BOTTOMLINE: FORMER PAKISTAN PM TO SPEAK ON WOMEN’S EMPOWERMENT

Benazir coming to India on Nov 26

Our Political Bureau

Benazir Bhutto will be in India for three days beginning Monday. The former Pakistan prime minister has been invited by the Confederation of Indian Industry (CII) to speak to an invited audience here. Her address is on women’s empowerment.


Benazir Bhutto

CII deputy director-general S Sen said the invitation was part of the organisation’s focus on empowerment issues, 2001 being the Year for Women’s Empowerment and Social Development. “Ms Bhutto is acknowledged as a woman achiever...and therefore a perfect candidate to speak on the subject.

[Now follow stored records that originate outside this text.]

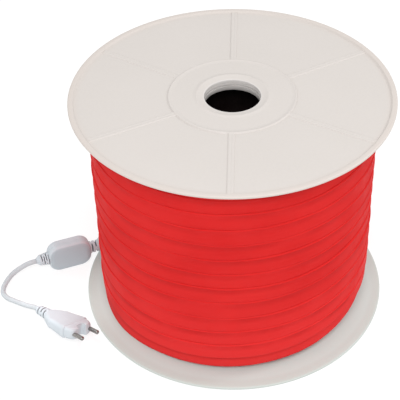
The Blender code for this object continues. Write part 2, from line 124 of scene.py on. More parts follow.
# Share of the climb at each angle in degrees: most at the right of the front
CLIMB_SHARES = {-180: 0.0, -145: 0.0, -125: 0.09, -110: 0.2, -90: 0.34, -70: 0.51, -55: 0.68,
                -40: 0.88, -25: 0.97, -10: 0.92, 10: 0.72, 40: 0.34, 80: 0.0, 180: 0.0}
TAIL_LEAVE_ANGLE = math.radians(151.5)
TAIL_BURIED_ANGLE = math.radians(9)
TAIL_BURIED_STEPS = 5
TAIL_BEND_STEPS = 24

# Adaptor, which stands on its long edge
ADAPTOR_CENTRE = Vector((-160.7 * MM, 25.4 * MM, 14.5 * MM))
ADAPTOR_HEADING = math.radians(21.5)
ADAPTOR_LENGTH = 42 * MM
ADAPTOR_HEIGHT = 29 * MM
ADAPTOR_THICKNESS = 14 * MM
ADAPTOR_CORNER = 11 * MM
ADAPTOR_BEVEL = 3 * MM
ADAPTOR_FACE_STEP = 0.3 * MM

# Sleeves on the adaptor, and how all sleeves are made
SLEEVE_SINK = 0.5 * MM
SLEEVE_POINTS = 181
RELIEF_LENGTH = 11.5 * MM
NECK_LENGTH = 11.5 * MM
NECK_HEIGHT = 11 * MM
NECK_THICKNESS = 8.4 * MM
SOCKET_LENGTH = 5.5 * MM
SOCKET_WALL = 1.2 * MM
SOCKET_DEPTH = 4.5 * MM

# Mains cord, with the route's points in metres
CORD_DIAMETER = 4.8 * MM
CORD_LEAD_OUT = 3.4 * MM
CORD_LEAD_IN = 5 * MM
CORD_SAMPLES_PER_SPAN = 6
CORD_RESOLUTION = 8
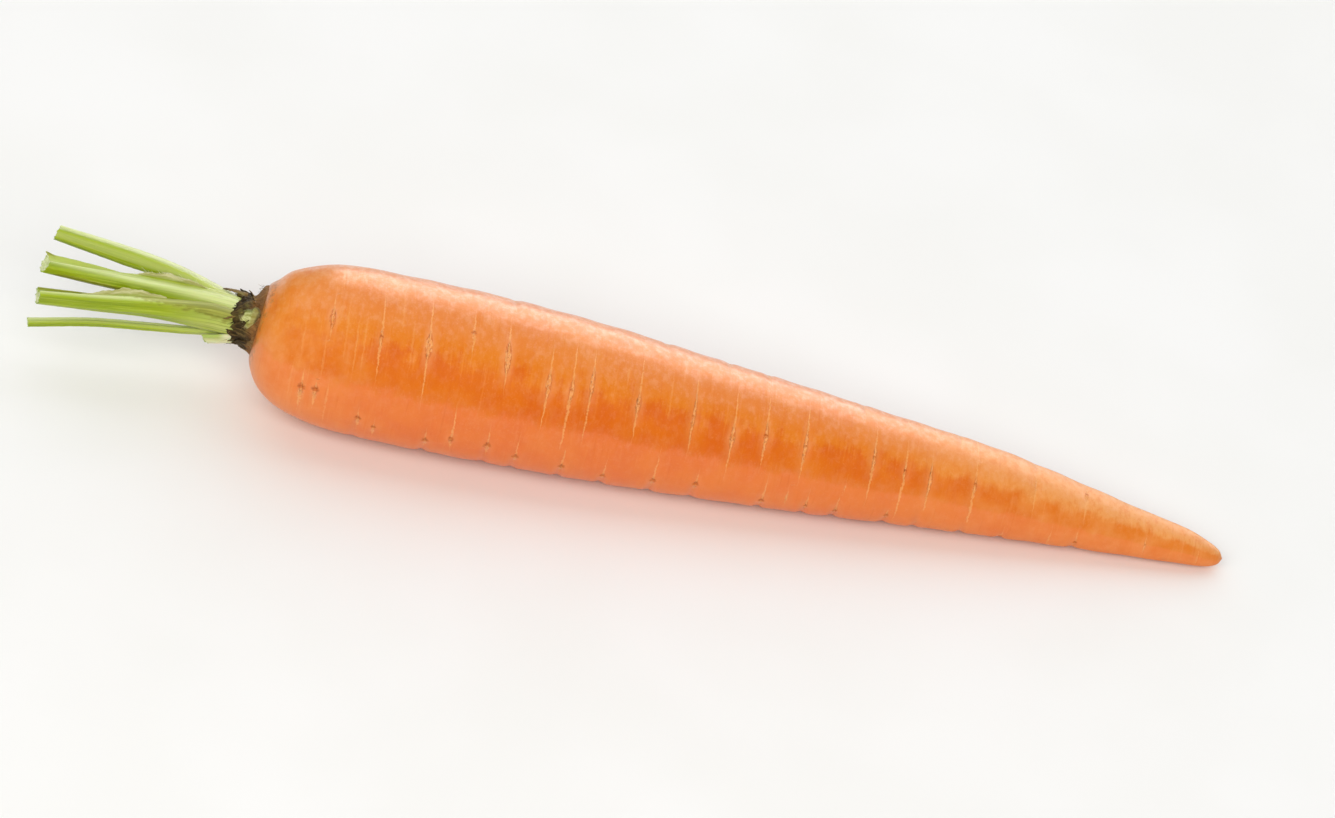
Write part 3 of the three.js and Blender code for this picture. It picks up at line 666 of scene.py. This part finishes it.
def stalk_green():
    green = Finish("stalk_green", Specular_IOR_Level=0.4, Subsurface_Weight=0.2,
                   Subsurface_Radius=(0.6, 1.0, 0.2), Subsurface_Scale=0.9 * MM)
    grain = green.attribute("grain")
    out, across, _ = grain.axes()
    fibre = grain.stretched(0.07, 7.0, 7.0).cloud(1.0, 4.0, 0.6)
    broad = grain.stretched(0.05, 1.8, 1.8).cloud(1.0, 2.0)
    speck = green.place.cloud(2.2, 3.0, 0.6)
    rib = (across.math("ARCSINE") * RIBS).math("COSINE")
    green.base = broad.between(0.35, 0.65).paint("#879c08", "#9dae14")
    green.lay(rib.between(0.3, 1.0) * 0.4, "#b4c828")
    green.lay(fibre.between(0.52, 0.72) * 0.5, "#c6d44c")
    green.lay(fibre.between(0.46, 0.30) * 0.5, "#748a06")
    pale = out.between(20.0, 3.0)
    green.lay(pale * (0.45 + 0.4 * fibre), "#cdd67c")
    vein = (across * 26.0 + fibre * 7.0).math("SINE").between(0.45, 1.0)
    green.lay(vein * out.between(15.0, 8.0) * 0.6, "#8c9838")
    edge = abs(across).between(0.86, 0.99)
    green.lay(edge * 0.5, "#d0da80")
    green.lay(speck.between(0.6, 0.8) * 0.12, "#dfe8a4")
    fibre_and_highlight_ridge, olive_patch_and_shade, _ = green.attribute("aspect").axes()
    # A pale stripe along the stalk's upper side: pale fibre with a painted highlight.
    green.lay(fibre_and_highlight_ridge * (0.35 + 0.7 * fibre), "#e4edac")
    # Olive-brown past a turn: on stalk_3 it is painted shade in the hollow under stalk_2.
    olive = fibre.between(0.38, 0.60).paint("#6d6818", "#a5a544")
    olive = (fibre.between(0.56, 0.76) * 0.4).paint(olive, "#cdc78e")
    green.lay((olive_patch_and_shade * (0.5 + 0.4 * fibre)).least(0.85), olive)
    green.feed("Roughness", 0.26 + 0.16 * fibre)
    green.bump(fibre * 0.07 + rib * 0.02 + speck * 0.012)
    return green.material


def cut_pith():
    pith = Finish("cut_pith", Roughness=0.6)
    grain = pith.attribute("grain")
    _, across, outward = grain.axes()
    rim = (across * across + outward * outward) ** 0.5
    dots = pith.node("ShaderNodeTexVoronoi", inputs={
        "Vector": grain.stretched(0.0, 3.0, 3.0), "Scale": 1.0})
    grit = pith.place.cloud(3.5, 3.0, 0.6)
    pith.base = grit.between(0.35, 0.65).paint("#e9edc6", "#cfdc8c")
    pith.lay(dots.between(0.30, 0.12) * rim.between(0.4, 0.6) * 0.7, "#a6b85a")
    pith.lay(rim.between(0.84, 0.95), "#9cb92e")
    pith.bump(grit * 0.12 + dots * 0.08)
    return pith.material


stalk_material, pith_material = stalk_green(), cut_pith()


def make_stalk(name, skin, ragged):
    stalk = STALKS[name]
    shape = bmesh.new()
    bmesh.ops.create_cone(shape, cap_ends=True, segments=STALK_SIDES, radius1=1, radius2=1, depth=1)
    lengthwise = [e for e in shape.edges if abs(e.verts[0].co.z - e.verts[1].co.z) > 0.5]
    bmesh.ops.subdivide_edges(shape, edges=lengthwise, cuts=STALK_STEPS - 1, use_grid_fill=True)
    for end in [face for face in shape.faces if len(face.verts) > 4]:
        for _ in range(CUT_RINGS):
            bmesh.ops.inset_region(shape, faces=[end], thickness=0.85 / CUT_RINGS, use_even_offset=True)
        bmesh.ops.poke(shape, faces=[end])
    for face in shape.faces:
        face.material_index = int(abs(face.calc_center_median().z) > 0.4999)
    blank = points_of(shape)
    sideways, outward, share = blank[:, 0], blank[:, 1], blank[:, 2] + 0.5
    wear = np.array([noise.fractal(Vector((s * 30, 4 * a, 4 * b)), 0.8, 2.0, 3)
                     for s, a, b in np.c_[share, sideways, outward]])
    points = place_on_stalk(stalk, share, sideways, outward, SKIN_WEAR * wear)
    shares, path, _ = route_of(stalk["line"])
    out = np.interp(share, shares, path[:, 0])
    torn = np.array([noise.noise(Vector((5 * a, 5 * b, 7.3))) + 0.6 * noise.noise(
        Vector((11 * a, 11 * b, 2.1))) for a, b in blank[:, :2]])
    points[:, 0] += ragged * torn * np.clip(share * 60 - 59, 0, 1)
    ear_turn, ear_width, ear_length = stalk.get("ear", (0, 1, 0))
    round_ = np.degrees(np.arctan2(sideways, outward)) + along(stalk["facing"], out)
    near_rim = np.clip(np.hypot(sideways, outward) * 4 - 3, 0, 1)
    ear = np.exp(-(turn_from(round_, ear_turn) / ear_width) ** 2) * near_rim
    points += np.outer(ear * np.clip(share * 40 - 39, 0, 1), (1, 0, 0.6)) * ear_length
    move_points(shape, into_part(points))
    for edge in shape.edges:
        edge.smooth = len({face.material_index for face in edge.link_faces}) == 1
    # Past a turn the skin is painted olive-brown: on stalk_3 this is painted shade in the hollow under
    # stalk_2.
    olive_patch_and_shade = np.zeros(len(out))
    if "olive_patch_and_shade" in stalk:
        olive_patch_and_shade = np.clip(turn_from(round_, along(stalk["olive_patch_and_shade"], out)) / 20 + wear, 0, 1)
    # A pale stripe of fibre with a painted highlight along each stalk's upper side.
    highlight_ridge_turn, highlight_ridge_width = stalk.get("fibre_and_highlight_ridge", (90, 30))
    fibre_and_highlight_ridge = np.exp(-(turn_from(round_, highlight_ridge_turn) / highlight_ridge_width) ** 2)
    made = finished("carrot_" + name, shape, [skin, pith_material], {
        "grain": np.c_[out, sideways, outward], "aspect": np.c_[fibre_and_highlight_ridge, olive_patch_and_shade, 0 * olive_patch_and_shade]})
    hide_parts(name)


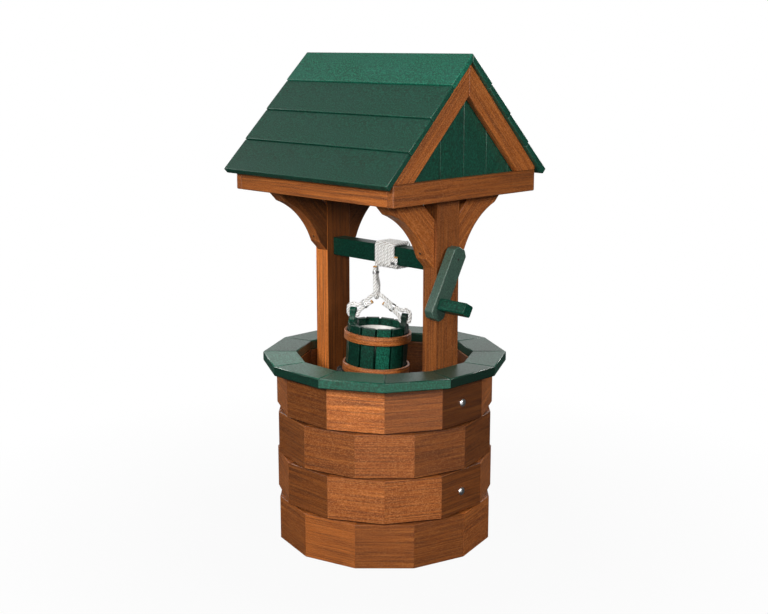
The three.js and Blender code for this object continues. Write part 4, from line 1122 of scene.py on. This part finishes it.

There’s nothing more to the invitation,” he said.

An interesting dimension to Ms Bhutto’s visit is a press conference soon after her speech. Obvious questions may range from her commitment to the Simla Agreement, her latest position on J&K and her infamous call of ‘azadi, azadi, azadi’, post-Taliban Afghanistan, present Pakistani president Gen Pervez Musharraf and his support to American forces, and indeed, her own chance of political rehabilitation, if Gen Musharraf re-introduces some version of democracy.

Ms Bhutto is also travelling to Ajmer, a journey that Gen Musharraf failed to make. She will also meet the widow of late Congress leader Madhavrao Scindia. “Her other appointments are still being firmed up,” Mr Sen said, on whether Ms Bhutto has been given an audience by Prime Minister Atal Behari Vajpayee. The PMO’s view point could not be ascertained.

Former foreign secretary JN Dixit said his “speculative assessment” was that the invitation “will send a message that we want to be in touch with the known political faces of Pakistan, and we are open to hearing her views, tinged as they are with her own motivations”.

“But her visit has no operational significance,” though Mr Dixit was interested to hear her views on J&K, “depend as they do on whether she is in or out of power”. The former foreign secretary, who has also dealt with Ms Bhutto as envoy to Islamabad, said the fact that Gen Musharraf has allowed her to retain her passport means he has no objection to her travelling around.